Written instruction: Find and copy each line of the records where the string "scene" shows up.

Records:
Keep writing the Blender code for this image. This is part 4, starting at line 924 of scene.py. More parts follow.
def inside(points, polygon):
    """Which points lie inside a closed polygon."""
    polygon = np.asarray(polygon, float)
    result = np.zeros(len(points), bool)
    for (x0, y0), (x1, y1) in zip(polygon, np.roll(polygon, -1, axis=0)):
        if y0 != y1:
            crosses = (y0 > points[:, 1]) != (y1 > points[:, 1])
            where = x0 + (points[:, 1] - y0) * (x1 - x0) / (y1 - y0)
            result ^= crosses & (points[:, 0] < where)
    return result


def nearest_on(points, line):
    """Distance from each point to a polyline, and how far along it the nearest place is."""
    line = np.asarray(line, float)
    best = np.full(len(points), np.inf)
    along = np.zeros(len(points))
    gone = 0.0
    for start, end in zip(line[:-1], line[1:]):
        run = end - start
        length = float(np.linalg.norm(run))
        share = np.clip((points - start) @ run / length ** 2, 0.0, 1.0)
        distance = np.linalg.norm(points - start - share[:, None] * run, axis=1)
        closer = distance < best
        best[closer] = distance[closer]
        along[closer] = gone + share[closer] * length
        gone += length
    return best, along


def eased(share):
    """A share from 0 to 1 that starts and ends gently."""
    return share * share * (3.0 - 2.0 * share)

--

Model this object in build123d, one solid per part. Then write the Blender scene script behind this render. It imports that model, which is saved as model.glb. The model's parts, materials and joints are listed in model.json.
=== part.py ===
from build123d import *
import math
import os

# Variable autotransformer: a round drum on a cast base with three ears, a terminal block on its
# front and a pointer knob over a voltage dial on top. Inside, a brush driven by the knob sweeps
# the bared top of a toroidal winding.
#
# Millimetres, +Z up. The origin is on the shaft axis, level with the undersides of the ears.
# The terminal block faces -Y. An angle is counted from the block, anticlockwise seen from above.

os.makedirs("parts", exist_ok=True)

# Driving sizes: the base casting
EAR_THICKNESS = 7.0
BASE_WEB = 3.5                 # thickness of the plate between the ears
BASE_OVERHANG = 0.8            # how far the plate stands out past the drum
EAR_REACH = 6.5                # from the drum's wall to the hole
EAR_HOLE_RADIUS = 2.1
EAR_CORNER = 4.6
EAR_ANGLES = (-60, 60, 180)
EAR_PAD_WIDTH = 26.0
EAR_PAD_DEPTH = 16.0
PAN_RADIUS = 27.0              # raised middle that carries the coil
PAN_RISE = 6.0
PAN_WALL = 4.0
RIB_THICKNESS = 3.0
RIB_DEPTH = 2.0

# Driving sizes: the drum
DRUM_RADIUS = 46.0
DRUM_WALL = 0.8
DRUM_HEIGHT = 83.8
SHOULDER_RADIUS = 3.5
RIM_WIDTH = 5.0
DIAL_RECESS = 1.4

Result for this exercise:
Keep writing the Blender code for this image. This is part 4, starting at line 924 of scene.py. More parts follow.
Model this object in build123d, one solid per part. Then write the Blender scene script behind this render. It imports that model, which is saved as model.glb. The model's parts, materials and joints are listed in model.json.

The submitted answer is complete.